The combat system is fluid and adroitly designed, with each class getting nifty specializations and abilities that make your character appropriately formidable in combat. The warrior/rogue/mage class choice, coupled with the decent choice of builds, makes combat an easy to learn but increasingly complex challenge. Rogues thankfully have a lot of devastating combat options in the game, not being eclipsed by the incredible warrior and mage experience. The combat interface is great on the PC, with a well-oiled camera and a very accessible array of buttons for journals, inventory and such. Combats play out in a very exciting and strategic manner, with minimal pre-preparation and a focus on on-the-spot tactics. Boss fights are a charm, and the much-lauded 'finishing moves' do make an appearance a suitably large number of times. There is a slight disconnect between selecting certain melee abilities and their execution, your character sometimes shuffling into place awkwardly for a second before launching the attack. Occasionally, melee attack animations do not convey the desired level of impact.
Loot gathering is mostly a charm, and money is in limited supply, meaning you have to be careful what you buy and ensuring you will grow to appreciate all the currency that you find. This is a positive thing as many RPGs give you too much money towards the end, making the economy a non-issue. One problem with the loot is that some chests, even heavily locked ones, give you boring, weak equipment which reduces the thrill of pack-ratting and is a pain to lug around until they can be sold.
One major flaw with this game is the presence of several dungeons which have too many rooms and groups of similar critters. The dungeons are simply too long, and despite the exciting combat sometimes quests can seem like hack-fests that must be waded through before the sweet nougat of role-playing can be found. Do not misinterpret this as saying Dragon Age is a hack and slash game, because it most certainly is not, it is a full-fledged role-playing game that happens to suffer from some monotonous spots in dungeons. The game is programmed very well, with very few bugs and a strong effort has been made to stop game-breaking situations, which are all too common in RPGs. One of the minor issues is the rough way your character freezes in mid-stride for a split-second before a triggered conversation is spawned.
The companions are interesting, well-written and feature enjoyable side-quests, as well as many dialogue interjections and topics of conversation. They really will react to the choices you make, and you will get attached to them.

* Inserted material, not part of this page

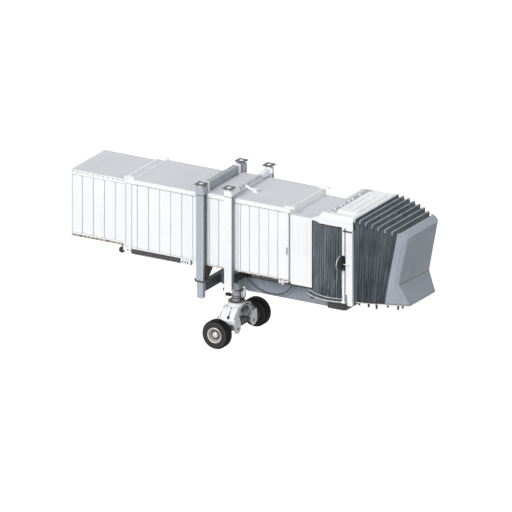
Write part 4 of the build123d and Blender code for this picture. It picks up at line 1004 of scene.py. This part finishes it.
near_waist = WAIST + np.linspace(-0.06, 0.06, 9)
levels = np.unique(np.concatenate([np.linspace(FOOT_Z, LIP, 44), near_waist]))
front = front_plan(levels)
along, up_front = np.linspace(0, 1, front.shape[1])[None, :], levels[:, None] / 3
face_share = np.clip(1 - np.abs(along - 0.5) / 0.28, 0, 1) ** 0.5
front[..., 0] += (0.005 * waves(along * 3, up_front, 6, 0.3, 1.2) - 0.008) * face_share
tent = np.interp(levels, [FOOT_Z, WAIST, LIP], [0, 1, 0])[:, None]
front[..., 2] -= WAIST_TILT * tent * front[..., 1] / 1.2
cheek_top = np.minimum(slope_z(front[-1, :, 0]), CHEEK_HIGHEST) - TURNED_IN
front[..., 2] = FOOT_Z + (front[..., 2] - FOOT_Z) * (cheek_top - FOOT_Z) / (LIP - FOOT_Z)
lip_row = np.stack([-0.02 * face_share, 0 * face_share, 0 * face_share + TURNED_IN], -1)
front = np.concatenate([front, front[-1:] + lip_row])
across_front = lengths_along(front[20])
front_uv = uv_grid(across_front[None, :], np.append(levels, LIP + TURNED_IN)[:, None])
canopy_front = put("canopy_front_cloth", (front.reshape(-1, 3), grid_faces(*front.shape[:2])),
                   front_cloth, "cab", front_uv, smooth=True)
thicken(canopy_front, FRONT_THICK)
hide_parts("canopy_front")
front_wide = float(across_front[-1])

# %% [markdown]
# Two things make the front look sewn. The waist is a crease with a darker brownish band along it, and
# a seam with long stitches runs down each cheek beside the round corner. The band is a tint where the
# height read from the UV map is the waist's. The stitches are short rods laid on a column of the
# sheet's own grid.

# %% Crease and stitches of the front
SEAM_COLUMN, STITCH_FROM, STITCH_STEP, STITCH_LONG = 13, 0.24, 0.105, 0.062
CREASE_HALF, CREASE_WIDE, CREASE_TINT = 0.014, 1.22, (112, 98, 86)
crease_at = where(front_tree, "UV")
in_crease = 1.0
for letter, middle, reach in (("Y", WAIST, CREASE_HALF), ("X", front_wide / 2, CREASE_WIDE)):
    off = sums(front_tree, "SUBTRACT", crease_at[letter], middle)
    within = sums(front_tree, "LESS_THAN", sums(front_tree, "ABSOLUTE", off), reach)
    in_crease = sums(front_tree, "MULTIPLY", in_crease, within)
colour_with(front_tree, front_shader, mix(front_tree, in_crease, front_plain, CREASE_TINT))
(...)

The nine companions available seem like a huge number, because you will feel an urge to bring them all along (which is impossible) because you want to know what they would think about a particular occurrence!
The graphics in DA are clever and magnificent. Yes, what you have heard about the technology being a bit old for the time is true, it was not cutting edge, and seems a little bland now. It is modern, however, and features adequately detailed environments, models and expressions. The real brilliance of the graphics is how the engine is used skillfully to create sprawling, detailed environments that the player can muck around in. Many buildings have huge roofs with intricate patterns, support beams and domes, all of which can be seen and zoomed in to with the camera during gameplay. Outdoor areas similarly feature wide open sky and an incredible draw-distance. You will fight many opponents in these beautiful environments without any noticeable lag, even on average computers. The ability to wage huge battles, spells and arrows being flung about; in these detailed environments, without lag, is worth the trade off. Subtle tricks are used to conserve memory, such as pre-drawn 2D landscapes to portray vistas such as standing on a bridge looking on a fighting army, to peering over a crenellation onto a forest below.

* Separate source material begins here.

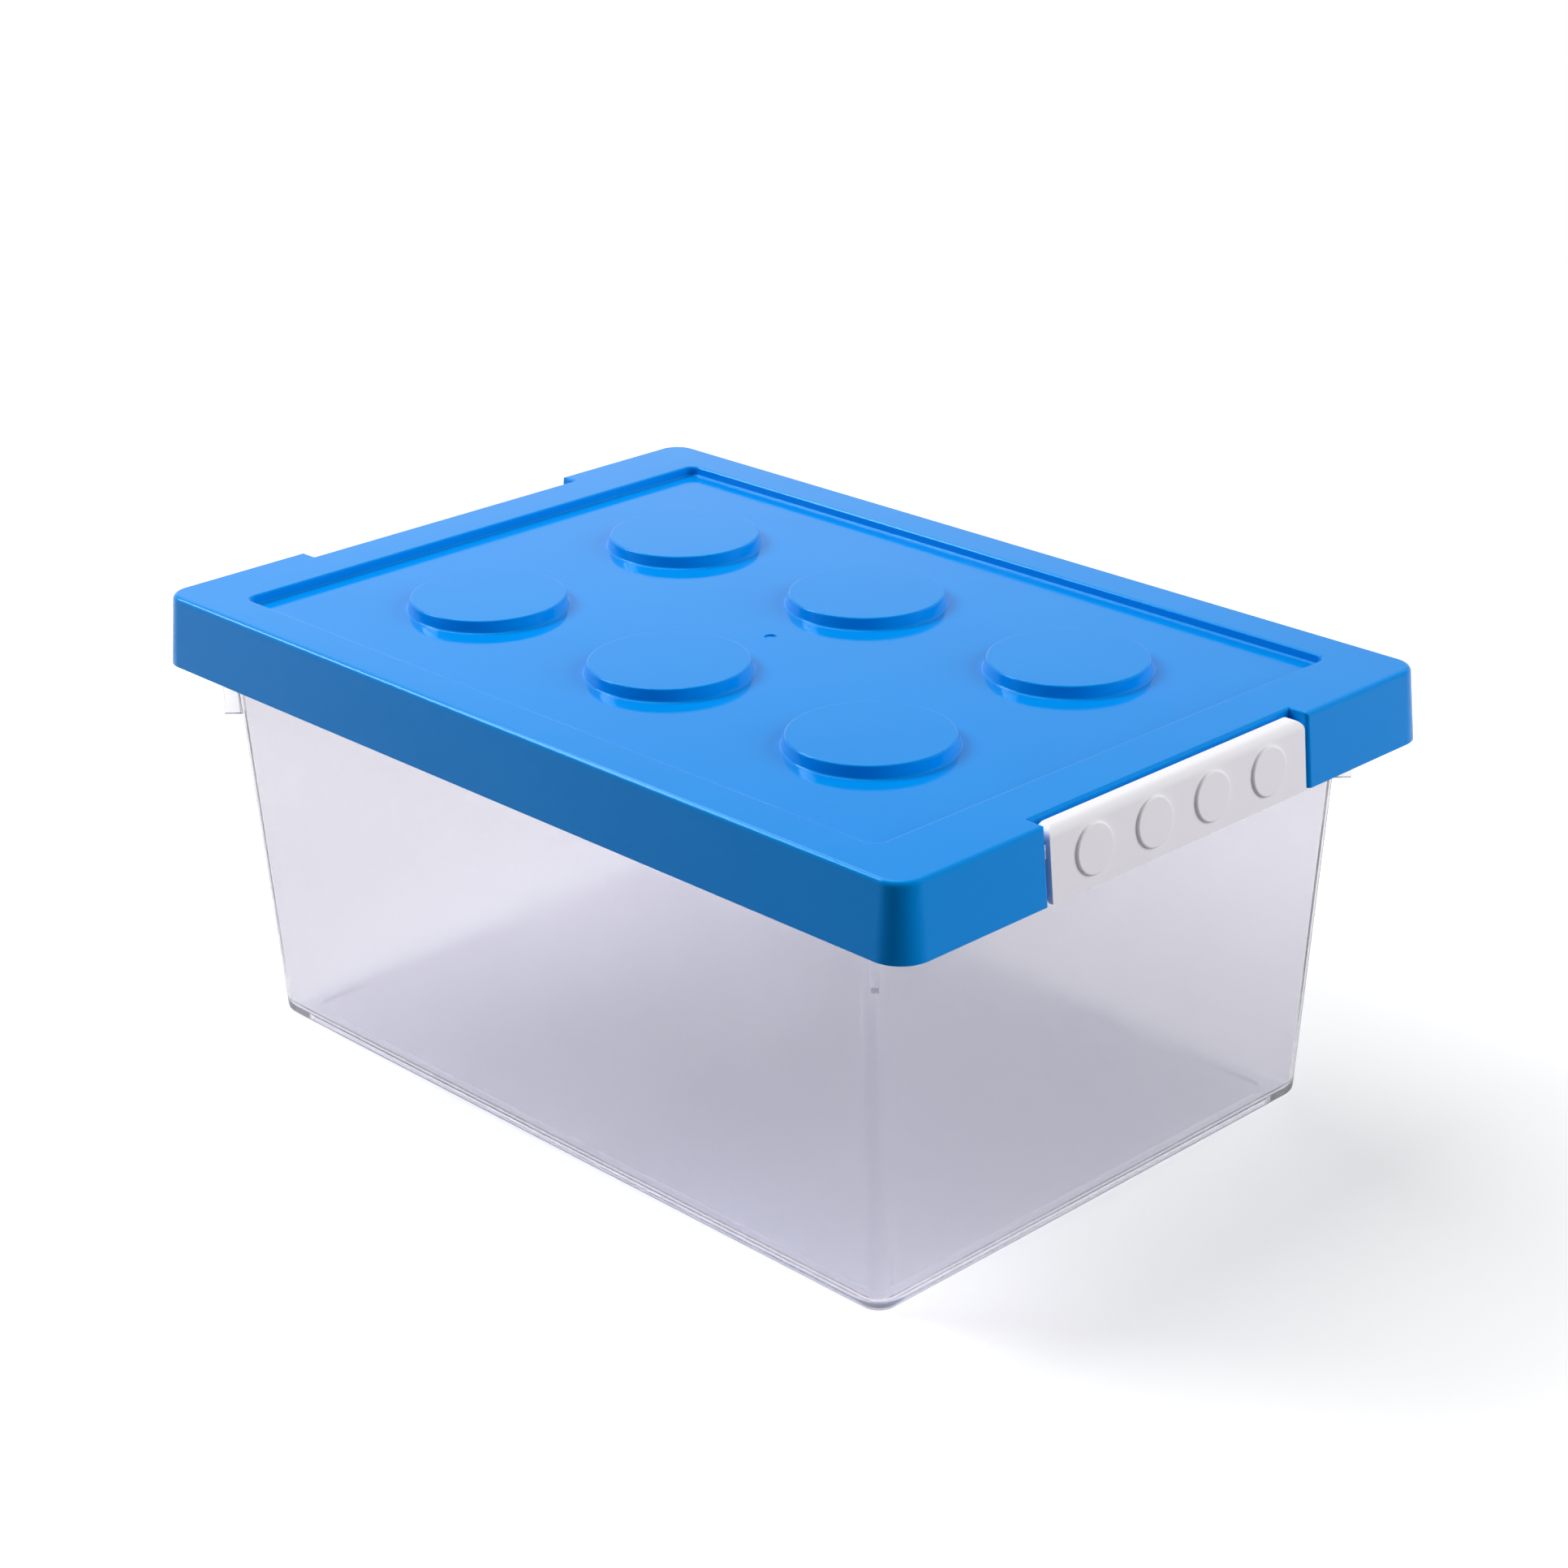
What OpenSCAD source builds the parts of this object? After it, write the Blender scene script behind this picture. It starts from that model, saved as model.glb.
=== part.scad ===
// Storage box in the shape of a toy brick: a clear tapered tub, a lid with six round studs
// in a recessed panel, and a swing latch at each end. All sizes are in millimetres.
// The long side runs along X, the latches are at +X and -X, and the tub stands on Z = 0.

/* [Lid] */
// Length of the lid along its top edge
lid_l = 370; // [330:1:420]
// Width of the lid along its top edge
lid_w = 253; // [230:1:300]
// Height of the closed box, from the floor to the top of the rim
box_h = 165; // [110:1:220]
// Height of the lid's skirt
skirt_h = 26; // [24:0.5:32]
// How far the foot of the skirt stands out past its top edge
skirt_flare = 2.3; // [0.5:0.1:4]
// Radius of the lid's upright corners at the top edge
lid_corner_r = 9; // [6:0.5:14]
// Radius of the lid's top edge
lid_edge_r = 2; // [0.6:0.1:3]
// Wall thickness of the lid
lid_t = 2.2; // [1.8:0.1:2.8]

/* [Recessed panel] */
// Width of the raised rim at the two ends
end_rim = 27; // [24:0.5:32]
// Width of the raised rim along the two sides
side_rim = 17; // [14:0.5:24]
// Depth of the panel below the rim
panel_d = 3.5; // [3:0.1:6]
// Radius of the panel's corners
panel_corner_r = 4; // [3:0.5:8]
// Radius along the top edge of the panel's wall
panel_edge_r = 1; // [0.3:0.1:1.2]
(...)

The music in the game is very good, but is not as exemplary as many gave it credit for. The celtic female voice-overs are particularly lovely, but the music is quality, but fairly cliche RPG music with the expected soaring crescendos. It does not reach the peak of the first Icewind Dale soundtrack, which I cannot recommend enough. Sound effects are fine, with the voice acting being superb and genuinely supporting the personalities of the people you will meet in the game.
How to summarize a game which occupied me for 170 hours of my life (over two playthroughs)? Dragon Age: Origins is one of the best cRPGs ever made, and most people will love this game whether you dabble in RPGs or are a RPG veteran. It truly is a captivating experience. Some monotony due to the too-large dungeons, some repetition, and some gameplay and visual quirks; make this game not quite as stellar as it could have been. Dragon Age does have more real role-playing choices than most RPGs, but is a bit rough around the edges. Overall, the lasting memories you will have of this game are of the epic storyline, intrepid adventurers and colourful characters; and not of its minor foibles.